Two years later, under the leadership of Rev. Peter and Rev. Gail Fisher Stuart, you undertook a comprehensive strategic planning process, which concluded with a long list of ambitious goals, all of which, I am persuaded, having read them again, are consistent with God’s vision for you in this place. Yet I wonder if this isn’t a time for you, as for me as your bishop, to ask if God is inviting you to find your way home, your way to the vision given you, by another road. Because if you continue on the path you are on, even with the vision and the good work you are about now, the congregation will be much, much weaker in just a few years than it is now.
I don’t pretend to know what that other road is, although I suspect some of you do. I have some sense of it in the context of the wider vision. I ask you to be brave, be discerning, and to continue in the collective discerning about God’s preferred future for Calvary and the Episcopal Church as a whole.

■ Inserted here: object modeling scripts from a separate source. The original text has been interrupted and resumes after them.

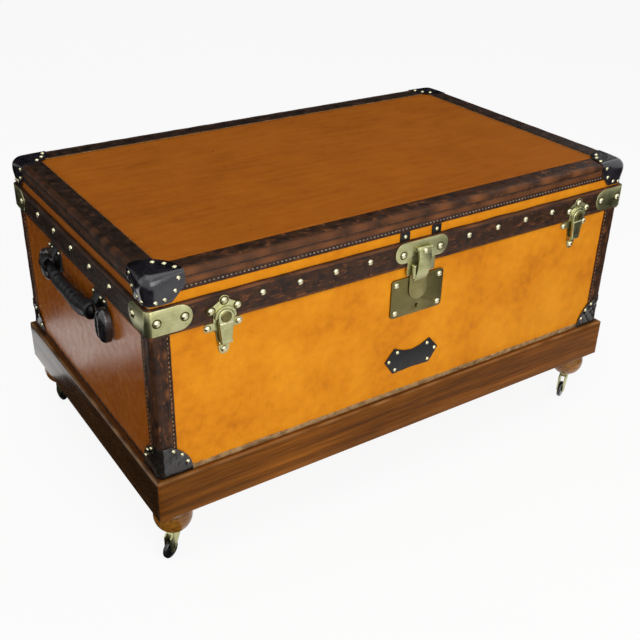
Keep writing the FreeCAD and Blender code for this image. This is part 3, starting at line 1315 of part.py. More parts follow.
def build_body_nails(nails):
    """Nails of the lock, patch and chapes, beside those of the bottom caps."""
    inset = mm.lock_nail_inset
    for tag, sign in SIDES:
        for end, z in (("low", lock_low + inset), ("high", lock_top - inset)):
            nails.append(nail("lock_nail_%s_%s" % (tag, end), "front",
                              sign * (mm.lock_width / 2 - inset), z, mm.lock_plate, mm.lock_nail))
        for count, (u, v) in enumerate(PATCH_NAIL_SHARES):
            z = parting - mm.patch_drop + mm.patch_height / 2 * v
            nails.append(nail("patch_nail_%s_%d" % (tag, count), "front",
                              sign * mm.patch_width / 2 * u, z, mm.patch, mm.cap_nail))
        middle = sign * latch_mid
        side = mm.latch_side
        side_z = parting - mm.part_gap - mm.latch_arm_start - mm.latch_lobe_radius
        tab_z = parting - mm.latch_drop + mm.latch_tab_radius
        for end, x, z in (("a", middle - side, side_z), ("b", middle + side, side_z),
                          ("c", middle, tab_z)):
            nails.append(nail("latch_base_rivet_%s_%s" % (tag, end), "front", x, z,
                              mm.latch_plate, mm.rivet))
        nail_z = parting - mm.handle_drop + mm.chape_rise - mm.chape_nail_inset
        for end, way in (("a", -1), ("b", 1)):
            for count in range(CHAPE_NAIL_COUNT):
                step = mm.chape_nail_spacing * (count - (CHAPE_NAIL_COUNT - 1) / 2)
                y = way * (mm.loop_offset + mm.chape_offset) + step
                nails.append(nail("chape_nail_%s_%s_%d" % (tag, end, count), tag, y, nail_z,
                                  mm.chape, mm.chape_nail))
    node("body_nails", group("body_nails_set", nails))


def build_lid_rivets():
    """Rivets of the hasp's plate, the latch keepers and the corner brackets."""
    rivets = []
    for tag, sign in SIDES:
        rivets.append(nail("hasp_plate_rivet_" + tag, "front",
                           sign * mm.hasp_plate_width / 2 * HASP_RIVET_SHARE,
                           parting + mm.hasp_plate_rise * HASP_RIVET_RISE_SHARE,
                           mm.band + mm.hasp_plate, mm.rivet))
        middle = sign * latch_mid
        side = mm.keeper_side
        level = mm.band + mm.latch_plate
        side_z = parting + mm.keeper_side_rise
        tab_z = parting + mm.keeper_rise - mm.latch_tab_radius
        for end, x, z in (("a", middle - side, side_z), ("b", middle + side, side_z),
                          ("c", middle, tab_z)):
            rivets.append(nail("keeper_rivet_%s_%s" % (tag, end), "front", x, z, level, mm.rivet))
    level = mm.band + mm.bracket
    z = parting + mm.bracket_rise
    for tag, sx, sy in CORNERS:
        long_face = "front" if sy < 0 else "back"
        end_face = "left" if sx < 0 else "right"
        for count, share in enumerate(BRACKET_RIVET_SHARES):
            x = sx * (face_x + level - mm.bracket_reach * share)
            rivets.append(nail("bracket_rivet_%s_%d" % (tag, count), long_face, x, z, level, mm.rivet))
        y = sy * (face_y + level - mm.bracket_side_reach * BRACKET_SIDE_RIVET_SHARE)
        rivets.append(nail("bracket_end_rivet_" + tag, end_face, y, z, level, mm.rivet))
    node("lid_rivets", group("lid_rivets_set", rivets))


def check_and_write():
    """Stop on a failed object or a bad shape, then write each sub-part's STEP file."""
    doc.recompute()
    for item in doc.Objects:
        for word in item.State:
            if word in ("Invalid", "Error"):
                raise RuntimeError("%s is %s" % (item.Name, word))
    for name, item in nodes.items():
        shape = item.Shape
        if shape.isNull() or not shape.isValid() or not shape.Solids:
            raise RuntimeError("bad shape: " + name)
    os.makedirs("parts", exist_ok=True)
    for name, item in nodes.items():
        item.Shape.exportStep("parts/%s.step" % name)


build_stand()
build_feet()
build_body_carcass()
build_body_leather()
build_lid_carcass()
build_lid_leather()
build_brackets()
hinge_pins = build_hinges()
build_lock()
build_hasp()
build_latches(hinge_pins)
build_patch_and_tabs()
build_handles()
lid_nail_heads, body_nail_heads = build_cap_nails()
build_lid_nails(lid_nail_heads)
build_body_nails(body_nail_heads)
build_lid_rivets()
check_and_write()
print("wrote %d sub-parts" % len(nodes))
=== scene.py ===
"""Looks of a canvas cabin trunk on its wooden stand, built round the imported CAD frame."""

import json
import logging
import math
from dataclasses import dataclass
from enum import Enum
from typing import Callable

import bmesh
import bpy
import numpy as np
from mathutils import Matrix, Vector

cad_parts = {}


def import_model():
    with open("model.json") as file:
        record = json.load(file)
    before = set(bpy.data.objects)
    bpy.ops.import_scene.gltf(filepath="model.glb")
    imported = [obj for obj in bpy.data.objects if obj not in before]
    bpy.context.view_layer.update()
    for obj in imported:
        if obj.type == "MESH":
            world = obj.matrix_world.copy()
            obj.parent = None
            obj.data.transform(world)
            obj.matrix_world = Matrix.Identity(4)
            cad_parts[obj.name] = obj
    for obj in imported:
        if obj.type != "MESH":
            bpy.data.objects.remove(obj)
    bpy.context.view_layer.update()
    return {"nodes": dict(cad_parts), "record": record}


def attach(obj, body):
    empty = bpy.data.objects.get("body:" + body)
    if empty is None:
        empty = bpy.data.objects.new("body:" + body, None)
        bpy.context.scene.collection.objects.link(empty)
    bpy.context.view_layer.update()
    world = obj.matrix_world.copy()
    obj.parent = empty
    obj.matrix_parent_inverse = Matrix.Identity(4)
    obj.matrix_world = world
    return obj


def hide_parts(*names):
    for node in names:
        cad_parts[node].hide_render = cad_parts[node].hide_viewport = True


Grid = np.ndarray
Item = bpy.types.Object
Tree = bpy.types.NodeTree
Node = bpy.types.Node
Socket = bpy.types.NodeSocket

LOG = logging.getLogger("trunk")
MM = 0.001
TRUNK_MIDDLE = (0.0, 0.0, 0.33)
CORNERS = {"fl": (-1, -1), "fr": (1, -1), "bl": (-1, 1), "br": (1, 1)}

# A wandering line's sines, and the gain that brings their mean close to the range from -1 to 1.
SEED = 7
SINES = 6
LONGEST_SHARE = 4.0
WANDER_GAIN = 1.6

# Points this close are one.
MERGE = 0.004 * MM
THINNEST = 0.002 * MM
CAD_MERGE = 0.01 * MM

# Edges sharper than this many degrees stay crisp.
CRISP = 40.0
SOFT = 60.0
HEAD_SMOOTH = 50.0
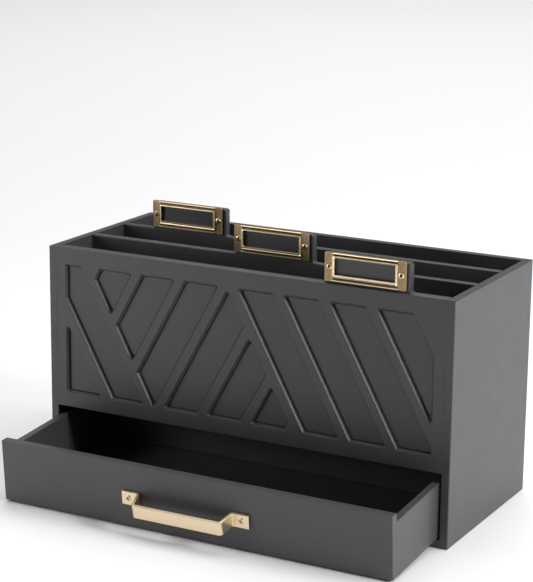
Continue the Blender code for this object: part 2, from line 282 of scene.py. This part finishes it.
def settle(obj):
    """Turn the piece's modifiers into its mesh, and drop their helper solids."""
    graph = bpy.context.evaluated_depsgraph_get()
    mesh = bpy.data.meshes.new_from_object(obj.evaluated_get(graph))
    helpers = [m.object for m in obj.modifiers if m.type == "BOOLEAN"]
    obj.modifiers.clear()
    obj.data = mesh
    for helper in helpers:
        bpy.data.objects.remove(helper, do_unlink=True)


def boolean(obj, helper, operation="DIFFERENCE"):
    mod = obj.modifiers.new(operation.lower(), "BOOLEAN")
    mod.operation = operation
    mod.object = helper
    mod.solver = "EXACT"


FACES = {"left": (-1, 0, 0), "right": (1, 0, 0), "front": (0, -1, 0),
         "back": (0, 1, 0), "under": (0, 0, -1), "top": (0, 0, 1)}


def board(name, low, high, mat, place=CASE, **radii):
    """A board whose edges are rounded one by one.

    radii names an edge by its two faces, such as front_top=ARRIS_R; every edge that
    isn't named is a seam."""
    bm = bmesh.new()
    bmesh.ops.create_cube(bm, size=1.0)
    weight = bm.edges.layers.float.new("bevel_weight_edge")
    for edge in bm.edges:
        faces = {key for key, way in FACES.items()
                 for face in edge.link_faces if face.normal.dot(Vector(way)) > 0.5}
        radius = SEAM_R
        for key, value in radii.items():
            if set(key.split("_")) == faces:
                radius = value
        edge[weight] = radius / LIMIT_R
    for vert in bm.verts:
        vert.co = Vector([(a + b) / 2 + (b - a) * v for a, b, v in zip(low, high, vert.co)])
    obj = mesh_object(name, bm, mat, place)
    bevel(obj, LIMIT_R, 4, by_weight=True)
    return obj


def loft(bm, rings, closed_ends=True):
    """Join rings of equal length into a tube, capped at both ends or closed on itself."""
    made = [[bm.verts.new(point) for point in ring] for ring in rings]
    count = len(made[0])
    pairs = list(zip(made, made[1:]))
    if not closed_ends:
        pairs.append((made[-1], made[0]))
    for near, far in pairs:
        for i in range(count):
            j = (i + 1) % count
            bm.faces.new((near[i], near[j], far[j], far[i]))
    if closed_ends:
        bm.faces.new(list(reversed(made[0])))
        bm.faces.new(made[-1])


def arc(centre, radius, start, end, steps):
    angles = [start + (end - start) * i / steps for i in range(steps + 1)]
    return [(centre[0] + radius * cos(a), centre[1] + radius * sin(a)) for a in angles]


def rounded_rectangle(low, high, radius, steps=6):
    (x0, z0), (x1, z1) = low, high
    corners = [(x1 - radius, z1 - radius), (x0 + radius, z1 - radius),
               (x0 + radius, z0 + radius), (x1 - radius, z0 + radius)]
    points = []
    for quarter, centre in enumerate(corners):
        points += arc(centre, radius, quarter * pi / 2, (quarter + 1) * pi / 2, steps)
    return points


# ---------------------------------------------------------------- case
def touching(node, sides):
    """A board's packed box, widened on the named sides so that it meets its neighbours."""
    low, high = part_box(node)
    reach = GAP - JOINT
    for side in sides:
        way = Vector(FACES[side])
        if min(way) < 0:
            low += way * reach
        else:
            high += way * reach
    return low, high


def make_case():
    both = ("left", "right")
    for side, other in (both, both[::-1]):
        node = side + "_side"
        low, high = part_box(node)
        outer = {f"{side}_{face}": ARRIS_R for face in ("front", "back", "top")}
        outer[f"{side}_under"] = FINE_R
        inner = {f"{other}_top": FINE_R}
        ends = {"front_top": ARRIS_R, "back_top": ARRIS_R,
                "front_under": FINE_R, "back_under": FINE_R}
        obj = board(node + "_board", low, high, CASE_PAINT, **outer, **inner, **ends)
        smooth(obj)
        seat(obj, "case", "case_paint", node)

    plain = {
        "rear_panel": (both, {"back_top": ARRIS_R, "front_top": FINE_R, "back_under": FINE_R}),
        "bay_floor": (both + ("back",), {"front_under": FINE_R, "front_top": FINE_R}),
        "compartment_floor": (both + ("back", "front"), {})}
    for node, (sides, radii) in plain.items():
        low, high = touching(node, sides)
        obj = board(node + "_board", low, high, CASE_PAINT, **radii)
        smooth(obj)
        seat(obj, "case", "case_paint", node)


def tab_outline(low, high, top, left, right):
    """A panel with one label tab on its upper edge: a fillet at each root, rounded tips."""
    tip, root, steps = 0.0020, 0.0015, 6
    points = [(low[0], low[1]), (high[0], low[1]), (high[0], top)]
    points += arc((right + root, top + root), root, 1.5 * pi, pi, steps)
    points += arc((right - tip, high[1] - tip), tip, 0, pi / 2, steps)
    points += arc((left + tip, high[1] - tip), tip, pi / 2, pi, steps)
    points += arc((left - root, top + root), root, 0, -pi / 2, steps)
    points.append((low[0], top))
    return points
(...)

There is no question that the Jesus Movement is alive and well. The question for us is how are we being called as the Episcopal Church to be part of that movement. The call to us may bring peace; it may bring turmoil at first. But if it is of God, we can trust it. And what I promise is that I will be with you, as your bishop, as together we follow our star, listen for the call, and walk on the road set before us.